══ Data records

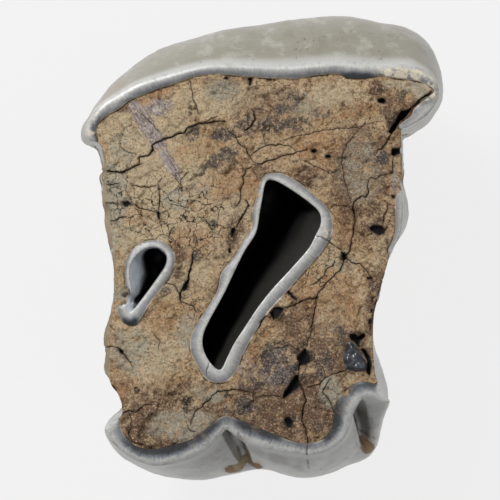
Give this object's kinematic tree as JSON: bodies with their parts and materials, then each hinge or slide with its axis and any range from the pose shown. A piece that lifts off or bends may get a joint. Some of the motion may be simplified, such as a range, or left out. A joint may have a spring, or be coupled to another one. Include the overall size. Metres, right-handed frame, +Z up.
{
  "type": "fossil woolly rhino molar",
  "caption": "Worn upper cheek tooth with a thick smooth enamel wall on one side, a lobed wall on the other, cracked dentine between, an oblique enamel-ringed pit and broken root stubs.",
  "frame": {"origin": "on the ground under the middle of the tooth, in the plane of the broken root ends", "axes": "+Z up out of the chewing face, +Y towards the long smooth cheek wall, +X towards the end with the enamel hook"},
  "size_m": [0.058, 0.074, 0.044],
  "materials": {
    "fossil_tooth": "polished grey enamel walls around matt cracked ochre dentine"
  },
  "bodies": {
    "root": {"molar": "fossil_tooth"}
  },
  "joints": []
}
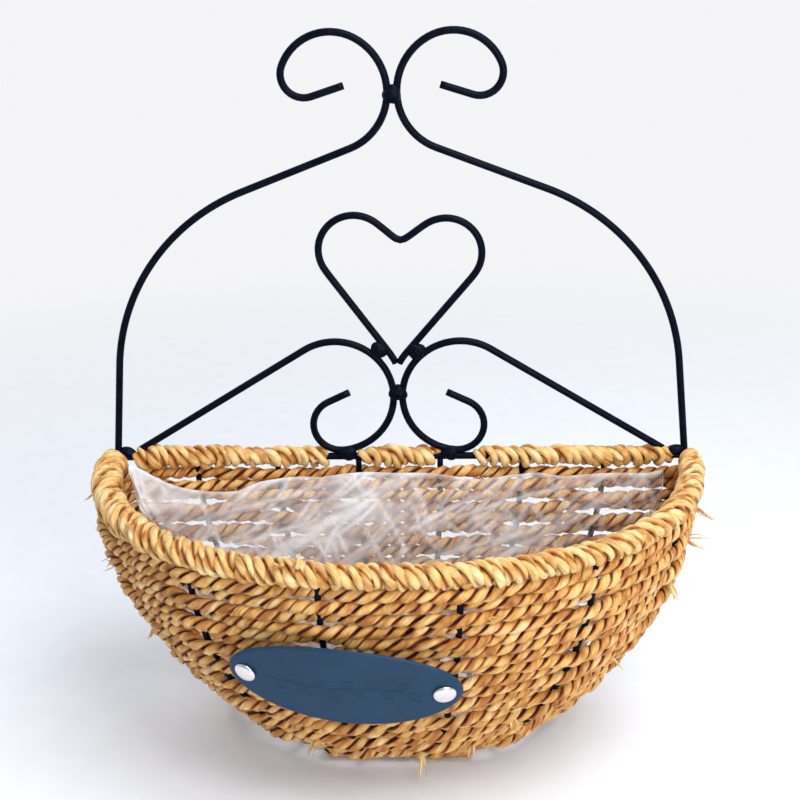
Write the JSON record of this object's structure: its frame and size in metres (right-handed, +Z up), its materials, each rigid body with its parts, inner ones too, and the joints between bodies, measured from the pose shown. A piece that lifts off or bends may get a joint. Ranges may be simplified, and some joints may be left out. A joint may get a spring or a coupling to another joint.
{
  "type": "hanging basket",
  "caption": "Half-round wall basket: black wire frame with scrolls and a heart, woven rope bowl, lift-out film liner and a riveted oval plaque.",
  "frame": {"origin": "where the basket hangs on its hook: the crotch under the neck weld, on the frame plane", "axes": "+Z up, +Y towards the wall behind the frame, +X to the right as seen from the front"},
  "size_m": [0.301, 0.1544, 0.3486],
  "materials": {
    "painted_steel": "black satin paint over round steel wire",
    "seagrass_rope": "two-strand twisted seagrass, golden straw with brown patches",
    "film": "clear crumpled polyethylene film",
    "plaque_face": "dark slate blue, satin, pressed motif",
    "nickel": "polished nickel-plated caps"
  },
  "bodies": {
    "frame": {"left_arch_rod": "painted_steel", "right_arch_rod": "painted_steel", "left_scroll_rod": "painted_steel", "right_scroll_rod": "painted_steel", "heart_rod": "painted_steel", "back_rail": "painted_steel", "rim_ring": "painted_steel", "neck_weld": "painted_steel", "centre_weld": "painted_steel", "left_heart_weld": "painted_steel", "right_heart_weld": "painted_steel", "left_rail_weld": "painted_steel", "right_rail_weld": "painted_steel", "left_corner_weld": "painted_steel", "right_corner_weld": "painted_steel", "rib_1": "painted_steel", "rib_2": "painted_steel", "rib_3": "painted_steel", "rib_4": "painted_steel", "rib_5": "painted_steel", "rib_6": "painted_steel", "rope_course_01": "seagrass_rope", "rope_course_02": "seagrass_rope", "rope_course_03": "seagrass_rope", "rope_course_04": "seagrass_rope", "rope_course_05": "seagrass_rope", "rope_course_06": "seagrass_rope", "rope_course_07": "seagrass_rope", "rope_course_08": "seagrass_rope", "rope_course_09": "seagrass_rope", "rope_course_10": "seagrass_rope", "rope_course_11": "seagrass_rope", "rope_course_12": "seagrass_rope", "rope_course_13": "seagrass_rope", "rope_course_14": "seagrass_rope", "rope_course_15": "seagrass_rope", "rope_course_16": "seagrass_rope", "rope_course_17": "seagrass_rope", "rope_course_18": "seagrass_rope", "base_rope_row_1": "seagrass_rope", "base_rope_row_2": "seagrass_rope", "base_rope_row_3": "seagrass_rope", "base_rope_row_4": "seagrass_rope", "base_rope_row_5": "seagrass_rope", "base_rope_row_6": "seagrass_rope", "front_rim_binding": "seagrass_rope", "left_rail_binding": "seagrass_rope", "middle_rail_binding": "seagrass_rope", "right_rail_binding": "seagrass_rope", "plaque": "plaque_face", "left_rivet": "nickel", "left_rivet_washer": "nickel", "right_rivet": "nickel", "right_rivet_washer": "nickel"},
    "liner": {"liner": "film"}
  },
  "joints": [
    {"name": "liner_lift", "type": "slide", "parent": "frame", "child": "liner", "axis": [0, 0, 1], "range_m": [0, 0.15]}
  ]
}
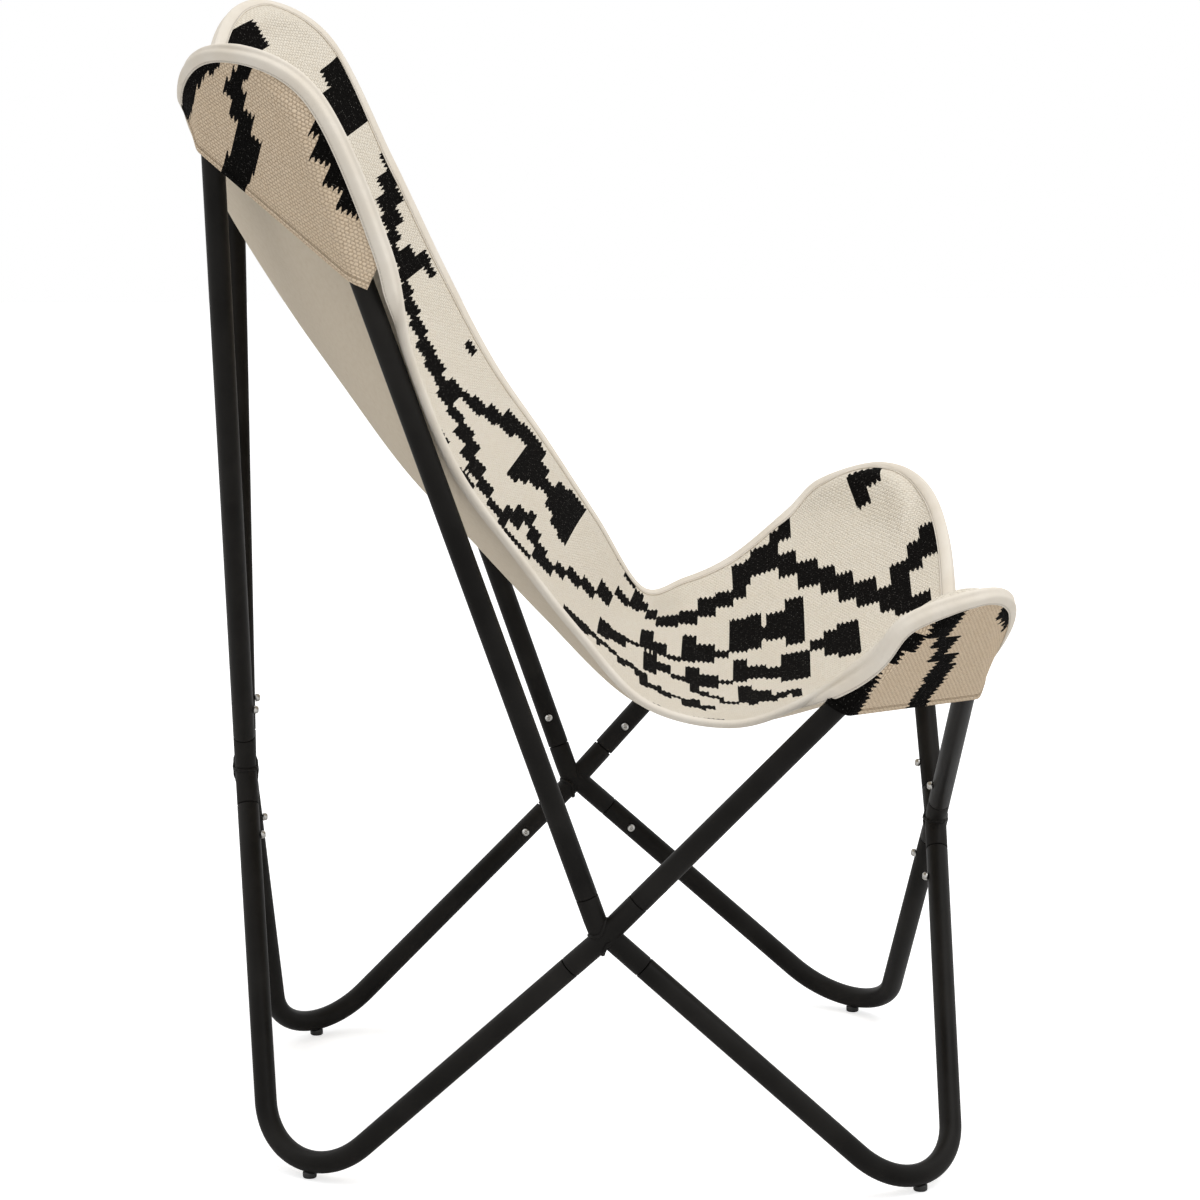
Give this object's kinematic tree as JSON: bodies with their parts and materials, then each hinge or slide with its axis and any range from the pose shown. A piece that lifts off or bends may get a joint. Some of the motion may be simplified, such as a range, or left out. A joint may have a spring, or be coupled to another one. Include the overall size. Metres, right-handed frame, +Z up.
{
  "type": "butterfly sling chair",
  "caption": "Butterfly chair: a woven sling with lobes over the peaks of a knock-down frame of bent black steel tube.",
  "frame": {"origin": "on the floor, under the middle of the bounding box", "axes": "+Z up, -Y the way the sitter faces, +X the sitter's left side"},
  "size_m": [0.7142, 0.6808, 0.9634],
  "materials": {
    "black_steel": "satin black powder coat",
    "zinc_steel": "bright zinc plate",
    "black_plastic": "matt moulded",
    "woven_cloth": "flat-woven cotton and jute",
    "canvas_tape": "plain canvas"
  },
  "bodies": {
    "root": {"peak_back_left": "black_steel", "screw_peak_back_left_side": "zinc_steel", "screw_peak_back_left_back": "zinc_steel", "peak_front_left": "black_steel", "screw_peak_front_left_side": "zinc_steel", "screw_peak_front_left_front": "zinc_steel", "foot_back_left": "black_steel", "glide_back_left": "black_plastic", "screw_foot_back_left_side": "zinc_steel", "screw_foot_back_left_back": "zinc_steel", "foot_front_left": "black_steel", "glide_front_left": "black_plastic", "screw_foot_front_left_side": "zinc_steel", "screw_foot_front_left_front": "zinc_steel", "peak_back_right": "black_steel", "screw_peak_back_right_side": "zinc_steel", "screw_peak_back_right_back": "zinc_steel", "peak_front_right": "black_steel", "screw_peak_front_right_side": "zinc_steel", "screw_peak_front_right_front": "zinc_steel", "foot_back_right": "black_steel", "glide_back_right": "black_plastic", "screw_foot_back_right_side": "zinc_steel", "screw_foot_back_right_back": "zinc_steel", "foot_front_right": "black_steel", "glide_front_right": "black_plastic", "screw_foot_front_right_side": "zinc_steel", "screw_foot_front_right_front": "zinc_steel", "crossing_left": "black_steel", "crossing_right": "black_steel", "crossing_back": "black_steel", "crossing_front": "black_steel", "sling_panel": "woven_cloth", "binding": "canvas_tape", "pocket_back_right": "woven_cloth", "pocket_back_left": "woven_cloth", "pocket_front_left": "woven_cloth", "pocket_front_right": "woven_cloth"}
  },
  "joints": []
}
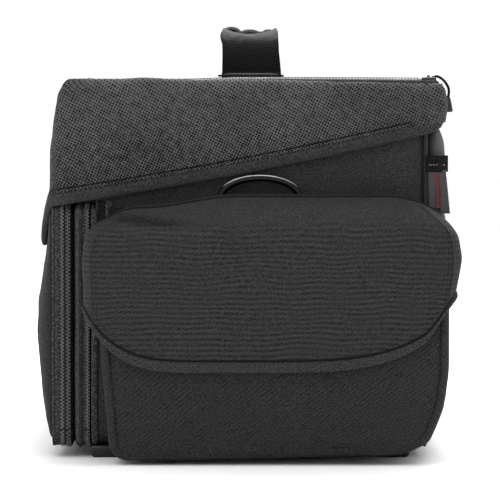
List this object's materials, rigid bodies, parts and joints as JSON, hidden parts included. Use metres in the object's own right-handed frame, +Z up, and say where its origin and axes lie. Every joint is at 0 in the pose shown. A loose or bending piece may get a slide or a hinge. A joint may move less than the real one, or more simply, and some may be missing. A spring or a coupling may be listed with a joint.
{
  "type": "motorcycle tail bag",
  "caption": "Soft motorcycle tail bag with a zipped lid, a mesh hood, an expanding front compartment and a flapped pocket at each end.",
  "frame": {"origin": "on the ground under the centre of the bag's box", "axes": "+X towards the back panel, -X towards the front compartment, Y along the bag's length from one side pocket to the other, +Z up"},
  "size_m": [0.2549, 0.4184, 0.267],
  "materials": {
    "canvas": "plain-weave black canvas, matt",
    "spacer_mesh": "three-dimensional spacer mesh with round holes, matt",
    "binding": "folded twill binding with a stitch row, matt",
    "lining": "light woven lining, matt",
    "foam_pad": "brushed fabric over closed-cell foam, matt",
    "webbing": "ribbed polyamide webbing, slightly shiny",
    "zip_tape": "herringbone zip tape, matt",
    "zip_coil": "moulded coil, satin",
    "moulded_plastic": "moulded polyamide, glossy",
    "zip_metal": "black enamelled metal, satin",
    "board": "stiff sheet, matt",
    "hook_and_loop": "hook-and-loop tape, matt",
    "label_fabric": "blank folded label, matt"
  },
  "bodies": {
    "bag": {"bottom_panel": "canvas", "end_panel_near": "canvas", "end_panel_far": "canvas", "back_panel": "canvas", "inner_front_panel": "canvas", "brow_floor": "canvas", "brow_panel": "canvas", "inner_lining": "lining", "base_board": "board", "back_pad": "foam_pad", "back_webbing": "webbing", "side_label": "label_fabric", "foot_front_near": "moulded_plastic", "foot_front_far": "moulded_plastic", "foot_back_near": "moulded_plastic", "foot_back_far": "moulded_plastic", "mesh_hood": "spacer_mesh", "hood_hem": "binding", "main_zip_body_tape": "zip_tape", "pocket_near": "canvas", "pocket_far": "canvas", "loop_strip_near": "hook_and_loop", "loop_strip_far": "hook_and_loop", "d_ring_tab_near": "webbing", "d_ring_tab_far": "webbing"},
    "lid": {"lid_panel": "canvas", "main_zip_lid_tape": "zip_tape", "main_zip_chain": "zip_coil", "handle_leg_near": "webbing", "handle_leg_far": "webbing", "handle_patch_near": "canvas", "handle_patch_far": "canvas"},
    "handle": {"handle_grip": "binding"},
    "main_slider": {"main_zip_slider": "zip_metal"},
    "main_pull": {"main_zip_pull_cord": "webbing", "main_zip_pull_tab": "moulded_plastic"},
    "front_section": {"expansion_gusset": "canvas", "expansion_zip": "zip_coil", "binding_tape": "binding", "front_divider": "lining"},
    "front_cover": {"front_panel": "canvas", "front_zip": "zip_coil"},
    "front_slider": {"front_zip_slider": "zip_metal"},
    "expansion_slider": {"expansion_zip_slider": "zip_metal"},
    "near_flap": {"flap_near": "canvas", "flap_hem_near": "binding", "hook_strip_near": "hook_and_loop"},
    "far_flap": {"flap_far": "canvas", "flap_hem_far": "binding", "hook_strip_far": "hook_and_loop"},
    "near_ring": {"d_ring_near": "moulded_plastic"},
    "far_ring": {"d_ring_far": "moulded_plastic"}
  },
  "joints": [
    {"name": "lid_hinge", "type": "hinge", "parent": "bag", "child": "lid", "pos_m": [-0.098, 0, 0.2323], "axis": [0, -1, 0], "range_deg": [0, 105]},
    {"name": "handle_press", "type": "slide", "parent": "lid", "child": "handle", "axis": [0, 0, -1], "range_m": [0, 0.016], "stiffness_N_per_m": 300, "deforming": ["handle_leg_near", "handle_leg_far"]},
    {"name": "main_slider_run", "type": "slide", "parent": "lid", "child": "main_slider", "axis": [0, 1, 0], "range_m": [0, 0.27]},
    {"name": "main_pull_swing", "type": "hinge", "parent": "main_slider", "child": "main_pull", "pos_m": [0.1148, -0.147, 0.2346], "axis": [0, -1, 0], "range_deg": [0, 100]},
    {"name": "expansion_slide", "type": "slide", "parent": "bag", "child": "front_section", "axis": [-1, 0, 0], "range_m": [0, 0.028]},
    {"name": "front_cover_hinge", "type": "hinge", "parent": "front_section", "child": "front_cover", "pos_m": [-0.1094, 0, 0.007], "axis": [0, -1, 0], "range_deg": [0, 70]},
    {"name": "front_slider_run", "type": "slide", "parent": "front_section", "child": "front_slider", "axis": [0, 0, -1], "range_m": [0, 0.112]},
    {"name": "expansion_slider_run", "type": "slide", "parent": "front_section", "child": "expansion_slider", "axis": [0, 0, -1], "range_m": [0, 0.112]},
    {"name": "near_flap_hinge", "type": "hinge", "parent": "bag", "child": "near_flap", "pos_m": [0.015, -0.1685, 0.158], "axis": [-1, 0, 0], "range_deg": [0, 70]},
    {"name": "far_flap_hinge", "type": "hinge", "parent": "bag", "child": "far_flap", "pos_m": [0.015, 0.1685, 0.158], "axis": [1, 0, 0], "range_deg": [0, 70]},
    {"name": "near_ring_tilt", "type": "hinge", "parent": "bag", "child": "near_ring", "pos_m": [0.0065, -0.1634, 0.148], "axis": [1, 0, 0], "range_deg": [-6, 8]},
    {"name": "far_ring_tilt", "type": "hinge", "parent": "bag", "child": "far_ring", "pos_m": [0.0065, 0.1634, 0.148], "axis": [-1, 0, 0], "range_deg": [-6, 8]}
  ]
}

════

--- Goal of the exercise ---
Every line that holds the string "where" should be returned.

--- Solution to the exercise ---
  "frame": {"origin": "where the basket hangs on its hook: the crotch under the neck weld, on the frame plane", "axes": "+Z up, +Y towards the wall behind the frame, +X to the right as seen from the front"},
List this object's materials, rigid bodies, parts and joints as JSON, hidden parts included. Use metres in the object's own right-handed frame, +Z up, and say where its origin and axes lie. Every joint is at 0 in the pose shown. A loose or bending piece may get a slide or a hinge. A joint may move less than the real one, or more simply, and some may be missing. A spring or a coupling may be listed with a joint.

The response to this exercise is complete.